My gratitude today goes to the memory of the brave people and their dogs who ran the Great Serum Run to Nome Alaska in 1925. If you spend anytime on planet earth in recent years, you would think human life is of little value and the economy is the biggest disaster on the planet.
When I worked in a lab, I worked with doctors who were there because they were avoiding fulfilling their obligations to work in rural areas in exchange for their educations being paid by the taxpayers. They complained of the price of malpractice insurance, lived in expensive new homes, earned buckets of money working in emergency wards nights and weekends and slept on their lab benches during the day. The poor people in the mountains of Appalachia or rural Texas died in childbirth with their infants because the doctors promised them never appeared. But, I won’t dwell on the reality of the medical profession or the AMA country club mentality; because providing health care is not as important as a strong Wall Street.

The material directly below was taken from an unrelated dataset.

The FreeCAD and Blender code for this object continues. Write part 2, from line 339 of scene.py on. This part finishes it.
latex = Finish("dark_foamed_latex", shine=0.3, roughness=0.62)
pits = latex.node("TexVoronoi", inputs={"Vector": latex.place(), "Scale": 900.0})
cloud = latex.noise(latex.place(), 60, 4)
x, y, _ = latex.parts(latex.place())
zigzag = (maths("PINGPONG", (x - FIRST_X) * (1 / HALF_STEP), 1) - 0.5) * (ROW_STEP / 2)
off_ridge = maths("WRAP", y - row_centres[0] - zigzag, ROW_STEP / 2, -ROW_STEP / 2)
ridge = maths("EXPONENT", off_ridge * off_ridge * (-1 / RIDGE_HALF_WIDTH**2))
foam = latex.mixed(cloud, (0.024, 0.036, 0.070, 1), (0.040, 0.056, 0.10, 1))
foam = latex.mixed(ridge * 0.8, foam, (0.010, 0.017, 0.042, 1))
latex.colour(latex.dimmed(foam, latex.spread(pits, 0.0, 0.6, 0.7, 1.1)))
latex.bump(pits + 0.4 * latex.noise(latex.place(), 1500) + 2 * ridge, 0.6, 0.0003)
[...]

So, when I think of recent history, when a city isolated by thousands of miles of frozen Alaska and facing a diptheria epidemic, I am in awe of the humanity. I think of Doctor Curtis Welch and his four nurses facing an epidemic alone. Dr. Welch arrived in Alaska in 1906 from Los Angeles. After the Gold Rush ended, he was the only doctor remaining in the area and he diagnosed the disease Diphtheria and notified the U.S. Department of Health, which initiated the Great Serum Run. Anchorage had the only source of the serum, Dr. JB Beeson had 30,000 units of serum and he packaged the serum and sent it via train to the beginning of the Iditarod Trail, a 938 mile trail through the frigid winter wilderness.

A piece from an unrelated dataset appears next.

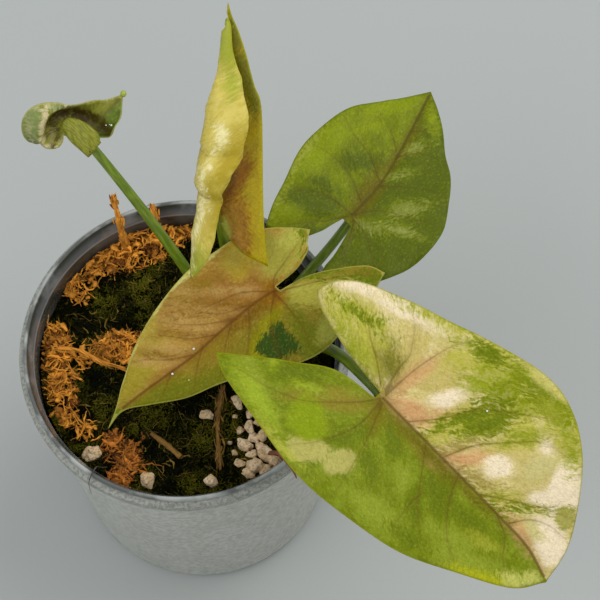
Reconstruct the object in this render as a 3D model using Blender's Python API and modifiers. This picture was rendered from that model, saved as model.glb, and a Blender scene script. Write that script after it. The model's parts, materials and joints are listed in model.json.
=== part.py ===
"""A five-leaved arrowhead plant in moss and fibre, in a clear tapered nursery pot."""

import math
import random

import bmesh
import bpy
from mathutils import Matrix, Vector
from mathutils.geometry import delaunay_2d_cdt

# Every size below is in millimetres until it is multiplied by MM.
MM = 0.001
CLEARANCE = 0.3

# Pot
POT_HEIGHT = 103.0
LIP_RADIUS = 45.0
COLLAR_RADIUS = 46.5
COLLAR_DEPTH = 9.0
BODY_TOP_RADIUS = 43.4
BASE_RADIUS = 39.3
WALL = 1.0
FLOOR_THICKNESS = 1.3
DRAIN_HOLES = 6
DRAIN_HOLE_RADIUS = 3.0
DRAIN_CIRCLE_RADIUS = 24.0
TURNED_STEPS = 56

# Growing mix and the moss on it
MIX_TOP = POT_HEIGHT - 17.0
MOSS_TOP = POT_HEIGHT - 12.5
MOSS_RELIEF = 1.1
MOSS_RINGS = 9
MOSS_SECTORS = 36

# Stem, which stands in a plain hole in the mix
STEM_PLACE = (18.0, 4.0)
STEM_RADIUS = 3.0
STEM_TOP = MOSS_TOP + 3.5
STEM_DEPTH = 18.0
ROOT_DEPTH = 44.0
ROOT_RADIUS = 0.9
ROOT_COUNT = 5
STEM_HOLE_RADIUS = 4.8
STEM_HOLE_DEPTH = 58.0

BLADE_THICKNESS = 0.8

# A leaf stands at its petiole's end and points at its tip; its blade faces the way given.
# curl turns the two halves up, per millimetre across: left half, right half.
# bow bends the blade down, per millimetre along: towards the tip, towards the lobes.
# furl is the radius over which the left half is folded back on itself.
# The margin's four runs go from the notch over one lobe's tip, the leaf's tip and the other
# lobe's tip back to the notch, as places across and along the flat blade.
LEAVES = {
    "front": {
        "at": (53.6, -29.1, 133.0),
        "tip_towards": (40.7, -48.5, -15.9),
        "facing": (0.08, -0.25, 0.965),
        "curl": (0.003, 0.003),
        "bow": (0.006, 0.004),
        "fold": 0.10,
        "wave": 0.7,
        "grid": (5.0, 5.0),
        "margin": (
            ((1.5, -1.5), (4.5, -13.5), (11.0, -22.0), (16.5, -28.5), (25.0, -37.5)),
            ((25.0, -37.5), (27.5, -31.0), (29.5, -14.0), (30.5, 1.0), (28.0, 15.0), (23.0, 32.0),
             (14.5, 48.0), (6.0, 61.0), (-2.0, 66.6)),
            ((-2.0, 66.6), (-12.0, 63.5), (-21.0, 56.0), (-29.0, 45.5), (-34.5, 34.0), (-35.5, 23.0),
             (-30.0, 7.5), (-23.5, -8.0), (-17.5, -23.0), (-12.0, -30.5), (-6.0, -33.0)),
            ((-6.0, -33.0), (-3.5, -28.0), (-1.2, -15.0), (-0.4, -1.5)),
        ),
    },
    "middle": {
        "at": (25.8, 4.9, 127.0),
        "tip_towards": (-45.0, -27.5, -13.6),
        "facing": (-0.17, -0.2, 0.965),
        "curl": (0.004, 0.006),
        "bow": (0.005, 0.004),
        "fold": 0.10,
        "wave": 0.6,
        "grid": (4.5, 4.5),
        "margin": (
            ((0.5, -1.7), (1.0, -9.0), (3.2, -14.5), (5.0, -15.5), (7.5, -18.3)),
            ((7.5, -18.3), (11.5, -14.0), (16.5, -5.0), (18.0, 5.0), (18.7, 14.0), (17.0, 26.0),
             (13.0, 37.0), (7.0, 48.0), (2.5, 54.0), (-0.8, 60.0)),
            ((-0.8, 60.0), (0.2, 53.0), (-3.5, 45.5), (-8.5, 36.0), (-11.5, 26.0), (-16.0, 15.5),
             (-21.0, 5.0), (-22.0, -3.5), (-20.0, -13.5), (-17.5, -21.0), (-14.7, -27.2)),
            ((-14.7, -27.2), (-10.0, -24.5), (-5.0, -16.5), (-2.0, -9.5), (-1.2, -2.0)),
        ),
    },
    "back": {
        "at": (48.7, 28.5, 123.0),
        "tip_towards": (23.7, 35.4, 1.9),
        "facing": (0.04, -0.08, 0.996),
        "curl": (0.003, 0.003),
        "bow": (0.004, 0.004),
        "fold": 0.06,
        "wave": 0.6,
        "grid": (4.5, 4.5),
        "margin": (
            ((1.6, -3.0), (1.8, -12.0), (1.2, -17.0), (2.5, -19.5)),
            ((2.5, -19.5), (8.5, -18.5), (15.0, -14.5), (20.5, -7.5), (23.5, 0.0), (24.0, 8.5),
             (21.0, 17.0), (17.5, 24.0), (13.0, 29.5), (8.5, 36.0), (4.0, 41.0), (-0.6, 45.3)),
            ((-0.6, 45.3), (-5.0, 40.5), (-11.0, 34.5), (-17.0, 27.0), (-21.0, 16.5), (-22.0, 9.0),
             (-21.0, -1.0), (-20.0, -9.0), (-18.5, -15.5)),
            ((-18.5, -15.5), (-13.0, -15.0), (-8.0, -12.5), (-4.5, -8.0), (-1.8, -2.0)),
        ),
    },
    "upright": {
        "at": (12.3, 22.1, 148.0),
        "tip_towards": (6.5, 32.9, 44.5),
        "facing": (-0.05, -0.8, 0.6),
        "curl": (0.0, 0.01),
        "bow": (0.0, 0.006),
        "fold": 0.0,
        "furl": 5.3,
        "wave": 0.0,
        "grid": (2.2, 4.5),
        "margin": (
            ((1.0, -1.5), (1.5, -6.0), (4.0, -10.5), (8.5, -15.0), (15.0, -17.7)),
            ((15.0, -17.7), (13.8, -10.0), (12.7, 2.0), (11.5, 17.0), (10.5, 27.0), (8.3, 33.0),
             (6.5, 40.0), (3.8, 49.0), (0.0, 55.7)),
            ((0.0, 55.7), (-3.8, 51.0), (-8.6, 41.8), (-13.8, 32.5), (-16.2, 26.0), (-16.4, 16.3),
             (-16.6, 8.0), (-17.9, 1.5), (-18.0, -5.0), (-16.0, -11.0), (-11.0, -19.0)),
            ((-11.0, -19.0), (-7.0, -13.5), (-3.5, -6.5), (-1.0, -1.5)),
        ),
    },
    "small": {
        "at": (-23.0, 43.3, 148.0),
        "tip_towards": (12.0, 9.6, 6.3),
        "facing": (-0.1, -0.45, 0.88),
        "curl": (0.06, 0.2),
        "bow": (0.015, 0.05),
        "fold": 0.0,
        "wave": 0.0,
        "grid": (1.8, 2.4),
        "margin": (
            ((0.8, -0.8), (1.5, -2.0), (2.8, -3.0)),
            ((2.8, -3.0), (5.8, -2.0), (6.8, 2.0), (5.6, 7.5), (3.2, 12.4), (-0.3, 16.5)),
            ((-0.3, 16.5), (-3.7, 11.2), (-8.8, 5.0), (-13.2, 0.0), (-15.9, -3.5), (-15.0, -7.5),
             (-12.5, -9.8), (-8.5, -11.0)),
            ((-8.5, -11.0), (-5.8, -8.5), (-3.4, -4.5), (-0.8, -0.8)),
        ),
    },
}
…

That there was this much risk and sacrifice for Native American lives in 1925 was a true testimonial to their humanity, because this wasn’t the case in the rest of the country.
The Iditarod race still fascinates me and I support and admire the efforts and participants. It is not without controversy but I know for a fact that these dogs are athletes and absolutely love what they are doing. Much like marathons and the Olympics, the race has members who fill you with pride and bring you to tears.